We&#x27;re experiencing one of the biggest heat waves in decades, with temperatures reaching 40°C (more than 100F).<p>Besides the usual fans and swimming pools, what are innovative tricks to cool down?
======
thomasfoster96
Some things I'd do (I'm from Australia):

    
    
      * close curtains/blinds during the day (as long as it doesn't make things too dark).
    
    
      * leave as many windows as possible open during the night (outside will cool down quicker than inside, so a breeze coming in a window will be very nice).
    
    
      * chuck a few drinks in the fridge (a late afternoon cold lemonade will be amazing if it's almost 40 degrees).
    
    
      * turn unnecessary lighting off.
    
    
      * have a salad or something not-cooked for lunch/dinner
    
    
      * accept that you'll struggle to get six hours of good sleep.

------
chrisBob
Turn down the AC at work, and home will be much more comfortable. People
acclimatize to hot weather pretty quickly, but we spend a lot of time fighting
it in favor of temporary comfort. A few years ago I found myself freezing
trying to sleep in an air-conditioned tent in Kuwait. I had to pull out my
sleeping bag to stop shivering. When I checked the thermometer it showed that
it was still 35C (95F), but that was _much_ cooler than it had been during the
day: 55C (130F).

If you went into a portajohn you saw the same effect much quicker: 55C felt
like a wonderful relief when you stepped out.

------
g8oz
Your hands are heat radiators. Plunge them in cold water.

"Eight low-tech ways to keep cool in a heatwave"
[http://www.bbc.com/news/magazine-23255554](http://www.bbc.com/news/magazine-23255554)

------
csa
Sorry to hear about the heat. Some things that I have done:

\- Go for a swim... ideally in the ocean or a river.
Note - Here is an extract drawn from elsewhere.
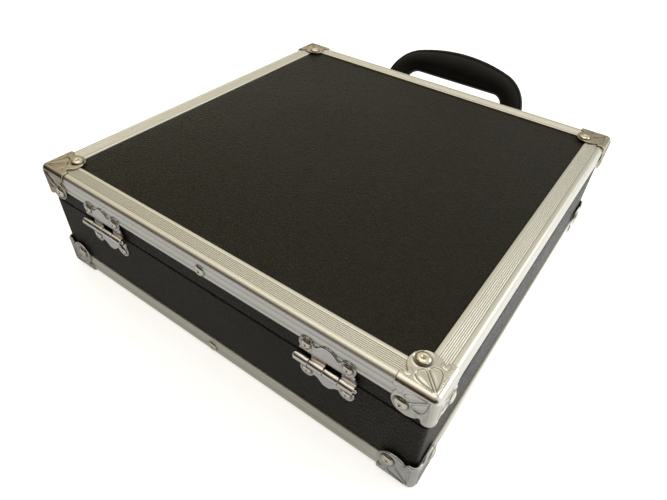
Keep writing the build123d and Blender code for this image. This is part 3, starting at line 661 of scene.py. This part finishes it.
def hinge_leaf(side, prefix, up):
    """Pressed leaf with its rolled knuckles."""
    node = f"hinge_{side}_{prefix}_leaf"
    pin_low, pin_high = (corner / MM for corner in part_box(f"hinge_{side}_pin"))
    axis_y = (pin_low.y + pin_high.y) / 2
    axis_z = (pin_low.z + pin_high.z) / 2
    barrel_low = pin_low.x + 1.3
    barrel_high = pin_high.x - 1.0
    middle = (barrel_low + barrel_high) / 2
    back = TRIM_HALF + CASE_Y if prefix == "lid" else BASE_BACK
    foot = 5.2 if prefix == "lid" else 3.4
    outline = leaf_outline(foot)
    step = 0.28
    xs, ws = np.meshgrid(np.arange(-17.4, 17.5, step), np.arange(foot, 17.0, step))
    keep = inside_distance(xs, ws, outline) > 0.15
    free = list(zip(xs[keep], ws[keep]))
    count = len(outline)
    found = geometry.delaunay_2d_cdt(
        [Vector(p) for p in outline + free], [], [list(range(count))], 1, 1e-5)
    flat = np.array([(p.x, p.y) for p in found[0]])
    height, hollow = leaf_relief(flat[:, 0], flat[:, 1], outline)
    thick = 1.0

    def at(x, w, y):
        return ((middle + x) * MM, (back + y) * MM, (axis_z + up * w) * MM)

    leaf = Builder()
    skin = [at(x, w, thick + h) for (x, w), h in zip(flat, height)]
    leaf.add(skin, [list(f) for f in found[2]], list(hollow))
    edge_x, edge_w = (np.array(values) for values in zip(*outline))
    edge_height, _ = leaf_relief(edge_x, edge_w, outline)
    rim = [at(x, w, thick + h) for (x, w), h in zip(outline, edge_height)]
    ground = [at(x, w, 0.02) for x, w in outline]
    # Painted shade on the leaf's edge walls.
    leaf.add(rim + ground, ring_faces(2, count, close_rows=False), [0.85] * (2 * count))
    leaf.add(ground, [list(range(count))])
    pitch = (barrel_high - barrel_low + 0.4) / 4
    for index in range(0 if prefix == "lid" else 1, 4, 2):
        start = barrel_low + index * pitch
        end = start + pitch - 0.4
        span = end - start
        ring = [(2.0, 0.0), (2.45, 0.02), (2.65, 0.22), (2.69, 0.5), (2.69, span - 0.5), (2.65, span - 0.22),
                (2.45, span - 0.02), (2.0, span), (1.35, span)]
        leaf.lathe([(1.35 * MM, 0.0)] + [(a * MM, b * MM) for a, b in ring],
                   Vector((start, axis_y, axis_z)) * MM, (1, 0, 0), 40)
        front = back + thick
        strap = [(0.1, foot + 0.6), (thick, foot + 0.6), (thick, foot - 0.4), (thick + 0.25, 2.4),
                 (axis_y - back + 0.4, 2.6), (axis_y - back - 1.0, 0.6), (0.1, 0.8)]
        curl = [(y, w) for y, w in strap if back + y <= front + 4.0]
        leaf.prism(
            curl,
            lambda y, w: ((start + 0.12) * MM, (back + y) * MM, (axis_z + up * w) * MM),
            lambda y, w: ((end - 0.12) * MM, (back + y) * MM, (axis_z + up * w) * MM),
        )
    new_piece(f"{node}_pressing", leaf.verts, leaf.faces, HINGE_STEEL, prefix, [node],
              crease=52.0, hollow=leaf.hollow)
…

Open air pools often have
cool water as well due to cooling at night (if it is, in fact, cool at night).
In the absence of a swimming area, just take a cold shower. It has a similar
effect, but not quite as thorough at cooling the body down.

\- In general, if you are not on the coast, get to the coast. The ocean water
usually keeps the temperatures much more moderate. Even as little as a few
kilometers can make a huge difference.

\- Go spelunking. Caves maintain a fairly consistent (and cool) temperature
throughout the day.

\- Go to a winery, ideally one at which you can spend some time in the wine
cellar and/or chai. Some beer breweries may have similar facilities.

\- Go to a movie theater. I am not sure about Belgium, but they frequently
have air-conditioning (at least in the US, where I am from).

\- Try to stay away from carbs when you eat.

\- Ice packs on the back of your neck does wonders.

Good luck!

Edit: Spelling.

------
a3n
Wear a light straw or nylon hat, soak it with water and shake it out. The
evaporation will cool you down a bit.

I've never tried the following, but I know the above works so this should work
too: Carry a spray bottle of water, and spray your clothes and hat/head
periodically. Evaporation.

And the obvious, stay in the shade and cool places as much as possible.

------
i0nutzb
Stop being cheap and power up those air conditioner units!

Other than that, just take very hot showers and drink hot tea; avoid extremely
cold drinks (i.e. beer, soda) and beverages that doesn't really help with
water retention (i.e. coffee, alcohol).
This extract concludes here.